From economists to historians, some scholars may have fixed views as to who or what tenets should the economists or historians adhere to or what methodology they should adopt in researching, writing about and espousing their views and assertions related to their disciplines.

Dr Htin Aung’s last days and my unpublished tribute
After his return to Burma from a long stay abroad from 1959 to 1972 Dr Htin Aung semi-regularly contributed his articles to The Working People’s Daily. He also contributed articles to the now defunct Journal of Burma Research Society (The then paramount leader U Ne Win, in December 1980, ordered both the Society and the Journal to ‘close shop’ stating that they were ‘colonial creations’. Dr Htin Aung was, in his own way, an anti-colonialist. What would he have said to U Ne Win’s reason for disbanding the Burma Research Society and closing the Journal?)

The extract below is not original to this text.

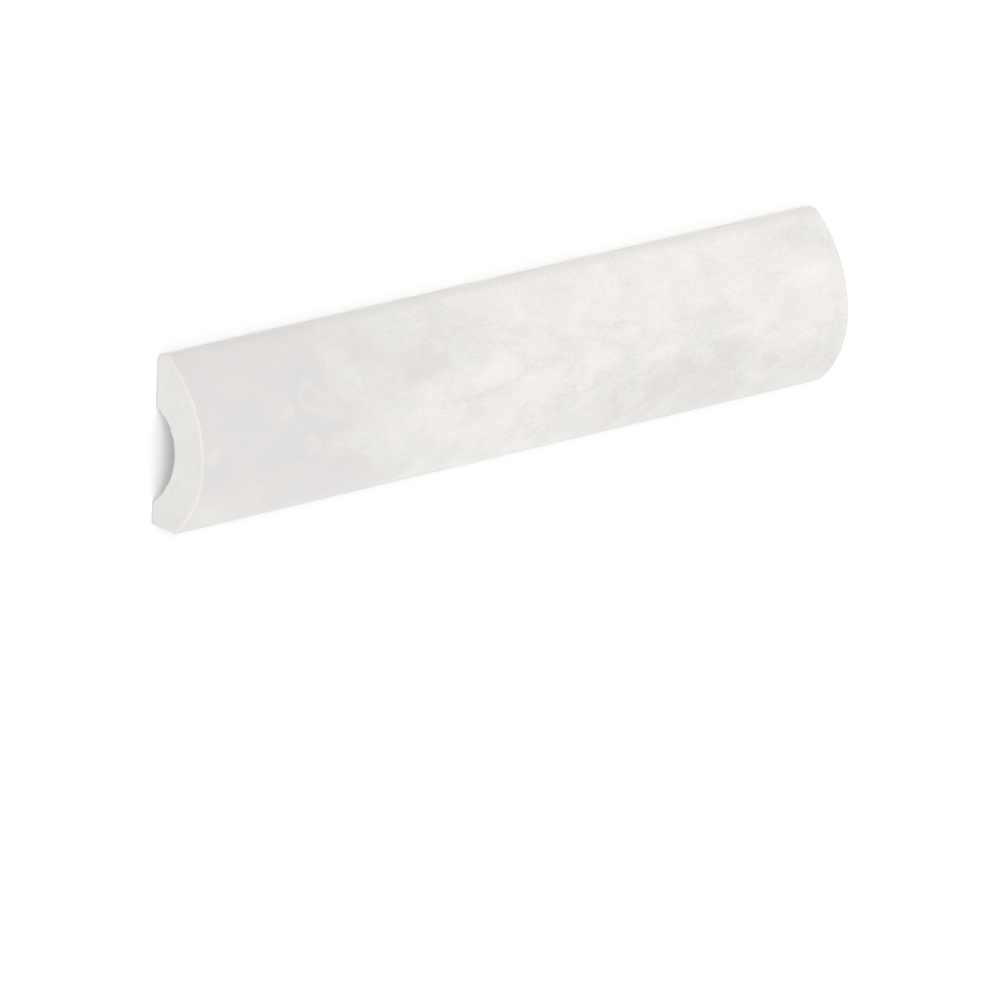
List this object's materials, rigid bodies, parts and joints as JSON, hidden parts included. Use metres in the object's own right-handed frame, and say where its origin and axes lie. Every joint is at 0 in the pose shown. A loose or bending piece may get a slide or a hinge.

In May 1978 Dr Htin Aung was about to leave for (then) West Germany to attend a conference when he suddenly passed away.
The widow of Dr Htin Aung the late Daw Tin Hla told me that when she tried to insert a paid obituary notice of Sithu Dr Htin Aung in The Guardian she learned that an editorial board meeting was convened to consider whether or not to publish the paid obituary notice before being allowed to be published!
Forty-five years ago, in May 1978, after I learned of Sayagyi’s demise I sent my hand-written tribute to The Guardian (Rangoon) newspaper. In paraphrasing Dr Htin Aung’s own tribute to ‘my lord Kanaung’ (Crown Prince Kanaung, 31 January 1820-2 August 1866), who was assassinated, I wrote that Sayagyi’s death likewise left us ‘bereaved and bereft’. It was not published. In retrospect I should have sent it to the WPD for Dr Htin Aung published the bulk (if not all) of his journalistic articles in the WPD. A few weeks later the ‘Third brother’, Dr Htin Aung’s elder brother former Chief Justice U Myint Thein (22 February 1900-3 October 1994) wrote to me: ‘Your article on your Saya Htin Aung did not, as you have written, “saw the light of day”’.
Through this belated tribute, I paid my respects to Saya Htin Aung’s memory and commemorate his achievements and contributions.